• [Work required] What lies from the line containing "make_fronts()" through the line containing "HOOK_STRIP_TOP = 3.85"? Print exactly those lines, with both ends, and no others.

• [Data supplied]
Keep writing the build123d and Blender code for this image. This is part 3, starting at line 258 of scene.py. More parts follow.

* * *

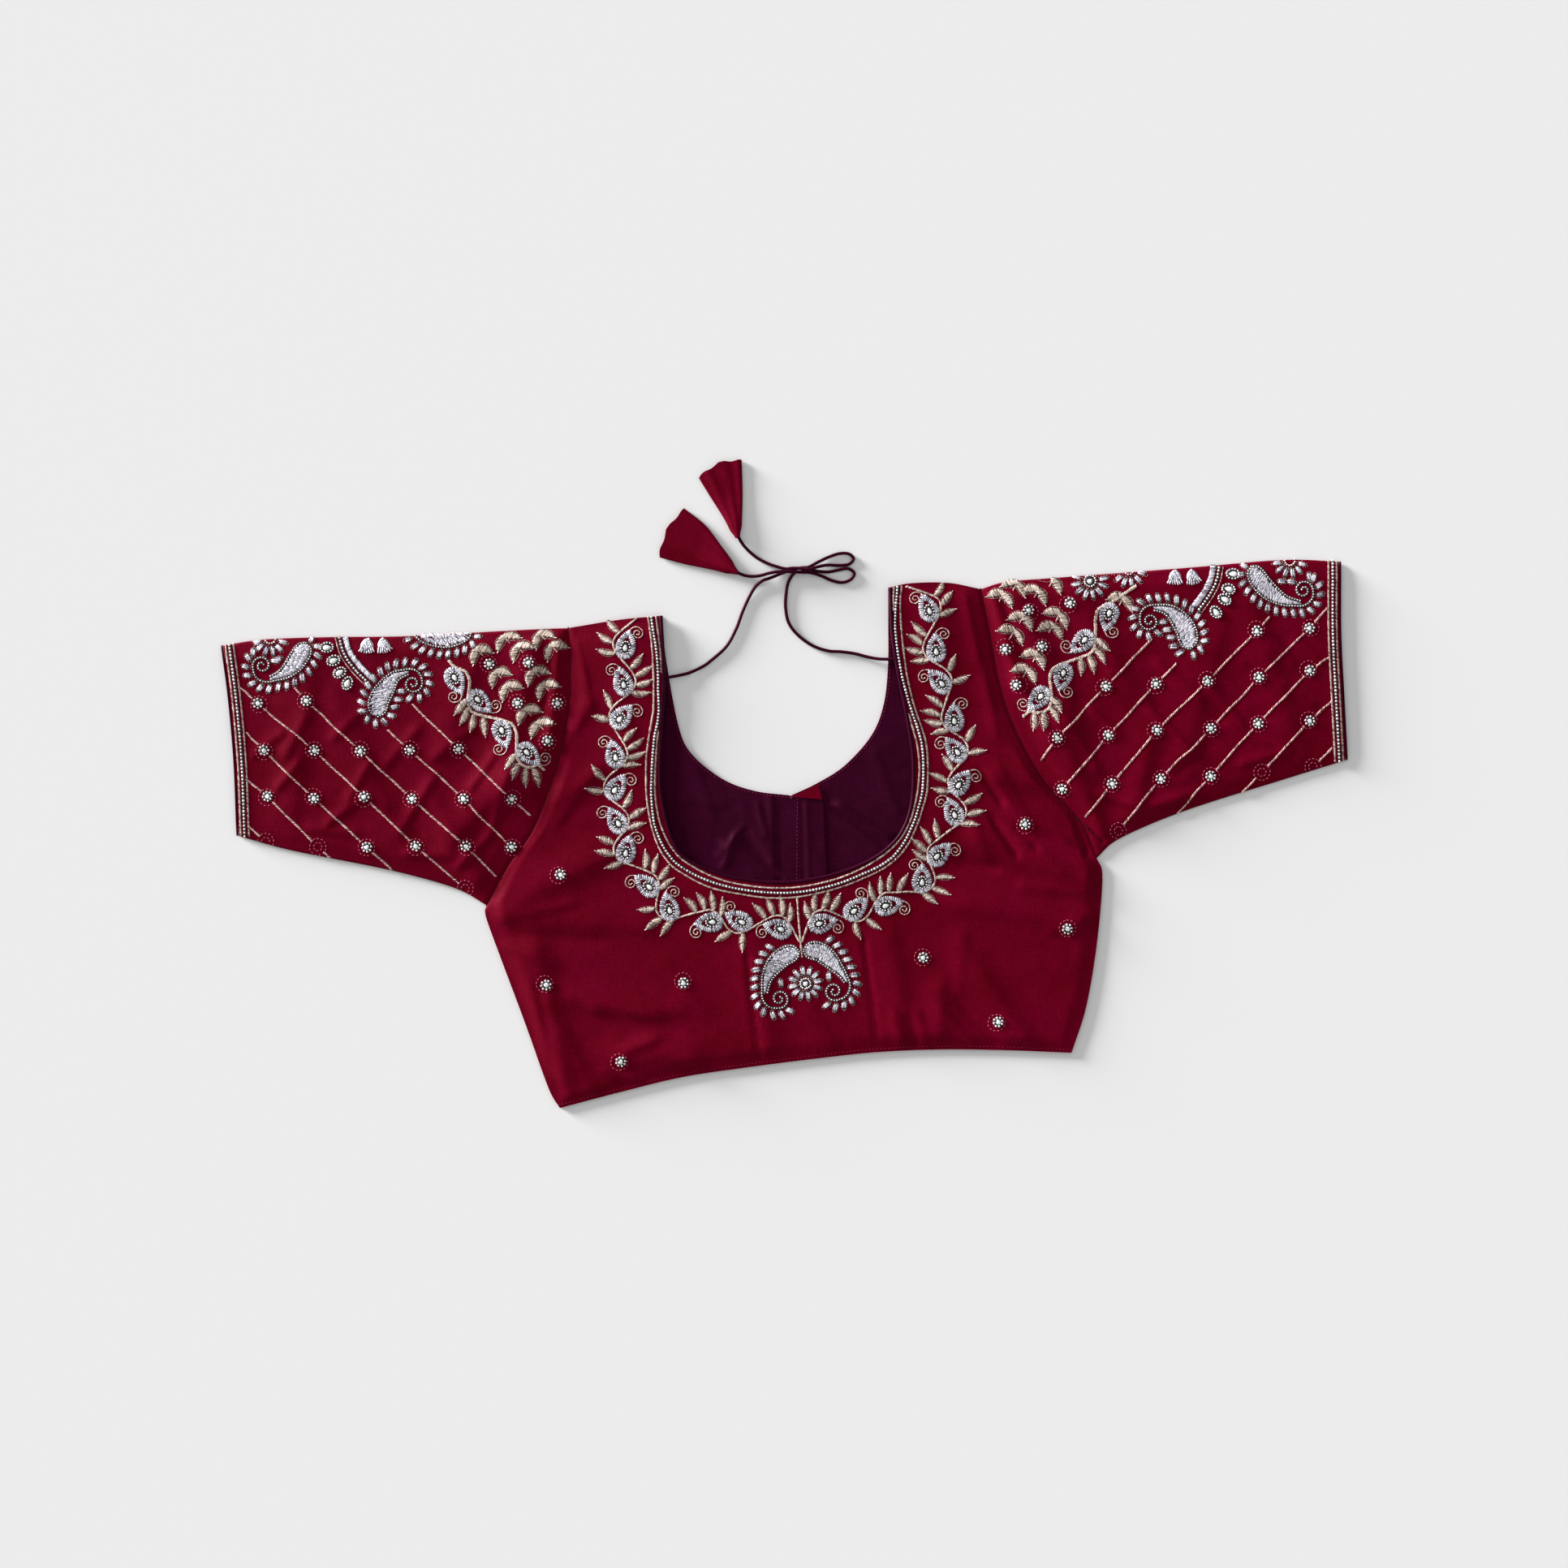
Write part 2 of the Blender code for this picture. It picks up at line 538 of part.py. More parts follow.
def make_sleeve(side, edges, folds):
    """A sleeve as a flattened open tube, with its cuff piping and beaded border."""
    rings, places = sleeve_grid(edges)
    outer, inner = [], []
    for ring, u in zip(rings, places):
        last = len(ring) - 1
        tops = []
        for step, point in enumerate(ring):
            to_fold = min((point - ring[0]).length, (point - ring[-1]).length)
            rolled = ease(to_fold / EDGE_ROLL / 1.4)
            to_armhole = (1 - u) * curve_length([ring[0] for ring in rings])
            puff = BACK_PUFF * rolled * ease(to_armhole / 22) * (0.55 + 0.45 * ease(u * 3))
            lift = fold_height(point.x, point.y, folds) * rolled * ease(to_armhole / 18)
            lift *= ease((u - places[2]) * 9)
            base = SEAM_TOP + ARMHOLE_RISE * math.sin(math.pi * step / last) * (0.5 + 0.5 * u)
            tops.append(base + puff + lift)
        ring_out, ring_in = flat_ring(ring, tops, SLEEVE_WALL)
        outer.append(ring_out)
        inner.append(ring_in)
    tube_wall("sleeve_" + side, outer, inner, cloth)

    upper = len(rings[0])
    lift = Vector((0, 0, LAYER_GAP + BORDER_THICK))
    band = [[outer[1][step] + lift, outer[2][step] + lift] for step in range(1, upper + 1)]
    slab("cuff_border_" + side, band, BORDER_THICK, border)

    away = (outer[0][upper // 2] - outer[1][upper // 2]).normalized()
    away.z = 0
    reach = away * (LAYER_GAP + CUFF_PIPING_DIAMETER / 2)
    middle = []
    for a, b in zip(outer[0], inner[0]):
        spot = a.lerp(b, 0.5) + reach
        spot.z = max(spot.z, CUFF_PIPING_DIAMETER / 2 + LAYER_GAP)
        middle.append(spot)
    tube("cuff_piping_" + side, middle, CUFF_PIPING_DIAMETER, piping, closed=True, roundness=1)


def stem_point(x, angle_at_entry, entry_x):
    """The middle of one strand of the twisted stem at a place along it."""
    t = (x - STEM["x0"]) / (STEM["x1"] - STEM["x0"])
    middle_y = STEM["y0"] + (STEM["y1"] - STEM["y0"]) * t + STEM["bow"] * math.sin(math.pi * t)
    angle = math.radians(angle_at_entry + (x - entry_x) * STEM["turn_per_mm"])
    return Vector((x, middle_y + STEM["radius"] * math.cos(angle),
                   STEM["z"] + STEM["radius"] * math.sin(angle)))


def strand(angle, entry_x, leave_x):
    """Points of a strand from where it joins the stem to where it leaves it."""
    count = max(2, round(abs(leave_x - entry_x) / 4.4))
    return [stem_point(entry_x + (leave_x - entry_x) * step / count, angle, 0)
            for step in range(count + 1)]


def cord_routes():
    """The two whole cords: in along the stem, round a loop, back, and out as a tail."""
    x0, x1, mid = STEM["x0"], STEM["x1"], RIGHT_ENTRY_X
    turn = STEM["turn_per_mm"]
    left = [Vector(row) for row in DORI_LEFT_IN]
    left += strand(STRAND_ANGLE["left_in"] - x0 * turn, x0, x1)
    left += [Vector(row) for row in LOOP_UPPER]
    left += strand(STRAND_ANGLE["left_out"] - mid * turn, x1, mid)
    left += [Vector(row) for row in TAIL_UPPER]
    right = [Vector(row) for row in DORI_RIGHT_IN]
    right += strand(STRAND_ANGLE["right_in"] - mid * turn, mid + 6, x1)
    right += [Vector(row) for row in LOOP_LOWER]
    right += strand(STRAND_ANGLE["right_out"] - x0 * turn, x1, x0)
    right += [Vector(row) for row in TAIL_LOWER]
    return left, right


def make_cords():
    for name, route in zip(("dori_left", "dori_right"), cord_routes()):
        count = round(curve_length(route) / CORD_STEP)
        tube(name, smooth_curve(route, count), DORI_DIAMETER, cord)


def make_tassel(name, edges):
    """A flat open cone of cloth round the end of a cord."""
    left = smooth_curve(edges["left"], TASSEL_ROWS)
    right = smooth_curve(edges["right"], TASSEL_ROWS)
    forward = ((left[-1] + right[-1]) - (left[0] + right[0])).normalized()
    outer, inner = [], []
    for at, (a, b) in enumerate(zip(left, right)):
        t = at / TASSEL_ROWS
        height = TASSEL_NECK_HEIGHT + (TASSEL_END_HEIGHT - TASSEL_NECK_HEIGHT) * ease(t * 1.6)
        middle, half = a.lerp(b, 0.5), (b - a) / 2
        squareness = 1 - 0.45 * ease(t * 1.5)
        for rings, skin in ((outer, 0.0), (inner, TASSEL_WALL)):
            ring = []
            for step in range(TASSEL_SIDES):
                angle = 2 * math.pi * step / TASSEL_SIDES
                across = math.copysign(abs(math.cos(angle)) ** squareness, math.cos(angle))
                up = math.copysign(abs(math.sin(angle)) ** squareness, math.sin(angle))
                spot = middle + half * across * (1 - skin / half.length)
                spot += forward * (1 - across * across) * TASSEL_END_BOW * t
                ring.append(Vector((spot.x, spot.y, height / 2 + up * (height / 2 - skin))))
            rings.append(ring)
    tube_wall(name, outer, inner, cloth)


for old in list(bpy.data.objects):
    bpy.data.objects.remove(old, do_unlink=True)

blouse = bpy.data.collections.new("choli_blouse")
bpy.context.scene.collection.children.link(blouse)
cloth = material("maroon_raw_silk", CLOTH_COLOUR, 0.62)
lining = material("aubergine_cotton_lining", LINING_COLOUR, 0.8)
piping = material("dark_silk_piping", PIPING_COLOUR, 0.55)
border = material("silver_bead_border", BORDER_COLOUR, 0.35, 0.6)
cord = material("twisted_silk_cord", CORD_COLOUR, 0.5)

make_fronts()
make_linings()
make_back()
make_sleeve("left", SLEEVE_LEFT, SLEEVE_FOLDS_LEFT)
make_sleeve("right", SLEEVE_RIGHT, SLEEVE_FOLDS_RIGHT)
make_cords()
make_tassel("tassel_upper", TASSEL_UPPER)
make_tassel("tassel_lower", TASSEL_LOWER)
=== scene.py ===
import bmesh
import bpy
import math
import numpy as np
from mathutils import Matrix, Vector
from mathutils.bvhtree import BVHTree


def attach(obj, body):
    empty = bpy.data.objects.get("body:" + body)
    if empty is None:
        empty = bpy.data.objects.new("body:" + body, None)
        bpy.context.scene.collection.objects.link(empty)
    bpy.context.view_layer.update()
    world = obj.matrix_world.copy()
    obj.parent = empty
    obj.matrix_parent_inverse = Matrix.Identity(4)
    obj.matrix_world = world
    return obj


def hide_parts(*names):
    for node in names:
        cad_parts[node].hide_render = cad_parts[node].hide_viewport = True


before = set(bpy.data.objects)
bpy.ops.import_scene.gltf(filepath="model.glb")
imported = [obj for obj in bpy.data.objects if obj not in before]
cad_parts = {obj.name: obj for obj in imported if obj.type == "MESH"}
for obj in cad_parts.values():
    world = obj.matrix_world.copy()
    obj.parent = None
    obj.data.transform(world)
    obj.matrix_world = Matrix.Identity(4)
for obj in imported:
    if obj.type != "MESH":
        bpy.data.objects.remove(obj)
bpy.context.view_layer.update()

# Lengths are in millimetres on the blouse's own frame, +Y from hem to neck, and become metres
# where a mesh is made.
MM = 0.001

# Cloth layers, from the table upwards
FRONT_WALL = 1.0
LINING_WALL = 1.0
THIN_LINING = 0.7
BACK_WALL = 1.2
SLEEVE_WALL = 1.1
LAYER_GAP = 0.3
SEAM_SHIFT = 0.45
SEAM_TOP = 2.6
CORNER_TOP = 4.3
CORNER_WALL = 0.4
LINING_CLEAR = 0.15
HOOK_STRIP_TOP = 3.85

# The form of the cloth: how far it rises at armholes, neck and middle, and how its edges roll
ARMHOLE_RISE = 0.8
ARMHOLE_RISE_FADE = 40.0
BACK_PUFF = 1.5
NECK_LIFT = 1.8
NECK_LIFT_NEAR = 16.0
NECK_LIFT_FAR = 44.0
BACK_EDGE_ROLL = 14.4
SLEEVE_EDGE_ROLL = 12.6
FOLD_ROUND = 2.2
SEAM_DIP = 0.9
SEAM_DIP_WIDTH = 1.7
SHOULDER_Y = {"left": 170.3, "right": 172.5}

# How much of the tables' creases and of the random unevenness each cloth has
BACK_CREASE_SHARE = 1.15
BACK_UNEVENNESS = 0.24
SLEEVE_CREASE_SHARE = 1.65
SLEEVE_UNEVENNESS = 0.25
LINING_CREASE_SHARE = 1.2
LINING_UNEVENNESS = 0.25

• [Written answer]
make_fronts()
make_linings()
make_back()
make_sleeve("left", SLEEVE_LEFT, SLEEVE_FOLDS_LEFT)
make_sleeve("right", SLEEVE_RIGHT, SLEEVE_FOLDS_RIGHT)
make_cords()
make_tassel("tassel_upper", TASSEL_UPPER)
make_tassel("tassel_lower", TASSEL_LOWER)
=== scene.py ===
import bmesh
import bpy
import math
import numpy as np
from mathutils import Matrix, Vector
from mathutils.bvhtree import BVHTree


def attach(obj, body):
    empty = bpy.data.objects.get("body:" + body)
    if empty is None:
        empty = bpy.data.objects.new("body:" + body, None)
        bpy.context.scene.collection.objects.link(empty)
    bpy.context.view_layer.update()
    world = obj.matrix_world.copy()
    obj.parent = empty
    obj.matrix_parent_inverse = Matrix.Identity(4)
    obj.matrix_world = world
    return obj


def hide_parts(*names):
    for node in names:
        cad_parts[node].hide_render = cad_parts[node].hide_viewport = True


before = set(bpy.data.objects)
bpy.ops.import_scene.gltf(filepath="model.glb")
imported = [obj for obj in bpy.data.objects if obj not in before]
cad_parts = {obj.name: obj for obj in imported if obj.type == "MESH"}
for obj in cad_parts.values():
    world = obj.matrix_world.copy()
    obj.parent = None
    obj.data.transform(world)
    obj.matrix_world = Matrix.Identity(4)
for obj in imported:
    if obj.type != "MESH":
        bpy.data.objects.remove(obj)
bpy.context.view_layer.update()

# Lengths are in millimetres on the blouse's own frame, +Y from hem to neck, and become metres
# where a mesh is made.
MM = 0.001

# Cloth layers, from the table upwards
FRONT_WALL = 1.0
LINING_WALL = 1.0
THIN_LINING = 0.7
BACK_WALL = 1.2
SLEEVE_WALL = 1.1
LAYER_GAP = 0.3
SEAM_SHIFT = 0.45
SEAM_TOP = 2.6
CORNER_TOP = 4.3
CORNER_WALL = 0.4
LINING_CLEAR = 0.15
HOOK_STRIP_TOP = 3.85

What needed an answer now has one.